Nothing is more central to a good childhood than a beloved stuffed animal, so I set out to find the best of this year's bunch. Unfortunately, most were loveable but boring, and my very favorite -- a camel by Germany's Hansa Toy International that stood almost 5 feet tall -- was hardly a nighttime cuddle buddy.
Then I hit upon Uglydoll Inc., a 4-year-old company that makes soft stuffed creatures so hideous they're adorable. They resemble those blob-like beasts we all stitched in junior high home economics, except Uglydolls are cool. From flat-headed, one-eyed Wedgehead to winged, fang-toothed Ice Bat, the dolls are all the rage among ordinary kids and hip adults who frequent the museums and boutiques where they're sold.
"Moms are already buying them to put in their kids trunks for summer camp," says Uglydoll marketer Alita Friedman. She says people appreciate the fact that they differ from the norm. "They're so ugly they're cute," she says. "And people like that." And now consumers can also buy key chains so ugly they're cute -- Uglydolls have gone mini. And starting this summer, a special doll will be up for sale to raise funds for tsunami relief.
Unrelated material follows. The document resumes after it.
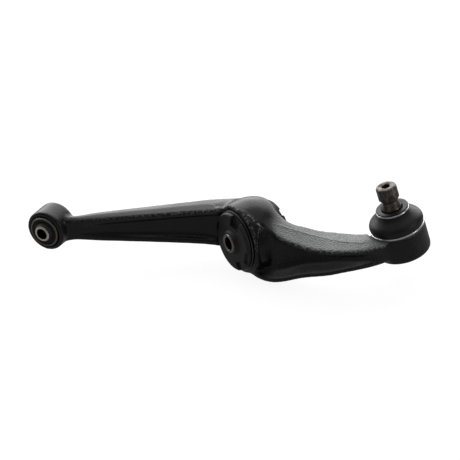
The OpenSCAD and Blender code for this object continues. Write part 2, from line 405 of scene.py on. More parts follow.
class Effects:
    """The node groups that several finishes share, each made once."""

    def __init__(self) -> None:
        """Makes the groups."""
        self.grain = self._grain()
        self.wear = self._wear()
        self.soil = self._soil()

    @staticmethod
    def _group(
        name: str, inputs: Sequence[tuple[str, str, object]], outputs: Sequence[tuple[str, str]]
    ) -> tuple[bpy.types.NodeTree, NodeSheet, bpy.types.Node, bpy.types.Node]:
        """An empty shader group with named sockets."""
        tree = bpy.data.node_groups.new(name, "ShaderNodeTree")
        for socket, kind, value in inputs:
            made = tree.interface.new_socket(name=socket, in_out="INPUT", socket_type=kind)
            if value is not None:
                made.default_value = value
        for socket, kind in outputs:
            tree.interface.new_socket(name=socket, in_out="OUTPUT", socket_type=kind)
        sheet = NodeSheet(tree)
        return tree, sheet, tree.nodes.new("NodeGroupInput"), tree.nodes.new("NodeGroupOutput")

    def _grain(self) -> bpy.types.NodeTree:
        """Surface grain: pits and lumps at two sizes, with a mask of the high spots."""
        tree, sheet, given, made = self._group(
            "surface_grain",
            [("Vector", "NodeSocketVector", None), ("Coarse", "NodeSocketFloat", 300.0),
             ("Fine", "NodeSocketFloat", 1500.0), ("Lumps", "NodeSocketFloat", 0.6)],
            [("Height", "NodeSocketFloat"), ("Mask", "NodeSocketFloat")],
        )
        lumps = tree.nodes.new("ShaderNodeTexVoronoi")
        lumps.feature = "SMOOTH_F1"
        lumps.inputs["Smoothness"].default_value = 0.6
        sheet.link(given.outputs["Vector"], lumps.inputs["Vector"])
        sheet.link(given.outputs["Coarse"], lumps.inputs["Scale"])
        broad = tree.nodes.new("ShaderNodeTexNoise")
        sheet.link(given.outputs["Vector"], broad.inputs["Vector"])
        sheet.link(given.outputs["Coarse"], broad.inputs["Scale"])
        broad.inputs["Detail"].default_value = 3.0
        fine = tree.nodes.new("ShaderNodeTexNoise")
        sheet.link(given.outputs["Vector"], fine.inputs["Vector"])
        sheet.link(given.outputs["Fine"], fine.inputs["Scale"])
        fine.inputs["Detail"].default_value = 5.0
        fine.inputs["Roughness"].default_value = 0.6
        cells = sheet.maths("MULTIPLY", lumps.outputs["Distance"], given.outputs["Lumps"])
        both = sheet.maths("ADD", cells, sheet.maths("MULTIPLY", broad.outputs["Fac"], 0.5))
        height = sheet.maths("ADD", both, sheet.maths("MULTIPLY", fine.outputs["Fac"], 0.22))
        sheet.link(height, made.inputs["Height"])
        sheet.link(sheet.ramp(height, 0.45, 0.95), made.inputs["Mask"])
        return tree

    def _wear(self) -> bpy.types.NodeTree:
        """Edge wear: a mask of a piece's edges, broken up by noise."""
        tree, sheet, given, made = self._group(
            "edge_wear",
            [("Vector", "NodeSocketVector", None), ("Radius", "NodeSocketFloat", 0.001),
             ("Breakup", "NodeSocketFloat", 400.0), ("Amount", "NodeSocketFloat", 0.5)],
            [("Mask", "NodeSocketFloat")],
        )
        bevel = tree.nodes.new("ShaderNodeBevel")
        bevel.samples = 6
        sheet.link(given.outputs["Radius"], bevel.inputs["Radius"])
        face = tree.nodes.new("ShaderNodeNewGeometry")
        facing = tree.nodes.new("ShaderNodeVectorMath")
        facing.operation = "DOT_PRODUCT"
        sheet.link(bevel.outputs["Normal"], facing.inputs[0])
        sheet.link(face.outputs["Normal"], facing.inputs[1])
        edge = sheet.ramp(facing.outputs["Value"], 0.995, 0.86)
        patch = tree.nodes.new("ShaderNodeTexNoise")
        sheet.link(given.outputs["Vector"], patch.inputs["Vector"])
        sheet.link(given.outputs["Breakup"], patch.inputs["Scale"])
        patch.inputs["Detail"].default_value = 5.0
        broken = sheet.ramp(patch.outputs["Fac"], 0.42, 0.62)
        wear_and_highlight = sheet.maths("MULTIPLY", edge, broken)
        sheet.link(sheet.maths("MULTIPLY", wear_and_highlight, given.outputs["Amount"], clamp=True), made.inputs["Mask"])
        return tree

    def _soil(self) -> bpy.types.NodeTree:
        """Handling marks: soft patches and fine specks of dust."""
        tree, sheet, given, made = self._group(
            "handling_marks",
            [("Vector", "NodeSocketVector", None), ("Patch", "NodeSocketFloat", 30.0),
             ("Speck", "NodeSocketFloat", 900.0)],
            [("Patches", "NodeSocketFloat"), ("Specks", "NodeSocketFloat")],
        )
        patch = tree.nodes.new("ShaderNodeTexNoise")
        sheet.link(given.outputs["Vector"], patch.inputs["Vector"])
        sheet.link(given.outputs["Patch"], patch.inputs["Scale"])
        patch.inputs["Detail"].default_value = 6.0
        patch.inputs["Distortion"].default_value = 0.4
        speck = tree.nodes.new("ShaderNodeTexVoronoi")
        sheet.link(given.outputs["Vector"], speck.inputs["Vector"])
        sheet.link(given.outputs["Speck"], speck.inputs["Scale"])
        sheet.link(sheet.ramp(patch.outputs["Fac"], 0.35, 0.68), made.inputs["Patches"])
        sheet.link(sheet.ramp(speck.outputs["Distance"], 0.22, 0.08), made.inputs["Specks"])
        return tree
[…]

Now that's beautiful.
YOU GOTTA SEE IT.
My last mission of the day was to track down a cool new board game, and I struck gold with an innovative game boasting a fantastic backstory. To tell you the truth, at first glance, a square board game named Deflexion didn't call out to me, and I would have passed it by had Del Segura not offered a demonstration.
Segura is a grad student in Tulane University's mechanical engineering program, and he developed the game with classmate Luke Hooper in a course taught by an associate professor, Michael Larson. The Egyptian-themed game combines lasers and mirrored pieces and is checker-like in execution but nearly impossible to understand without seeing firsthand.
The trio funded production of 500 copies with a $12,680 grant from the National Collegiate Inventors & Innovators Alliance. They've already seen moderate success -- it nabbed third prize in Tulane's 2004 business-plan competition, beating out scores of entries submitted by eager MBAs. The threesome get my vote.
After hours of chatting, walking, and ogling, I felt ready to collapse -- or do some therapeutic yoga. Too bad exhibitors don't typically sell their products on the spot. I could have stopped by Nakajima USA Inc. to pick up a bright turquoise yoga mat splashed with Hello Kitty's timeless mug, complete with a sporty matching bag. Next year, perhaps I'll bring my own and find a quiet corner.
Maybe I could even convince one of the life-size Uglydolls tromping through the exhibition to join me for a nap. Now that would be fun.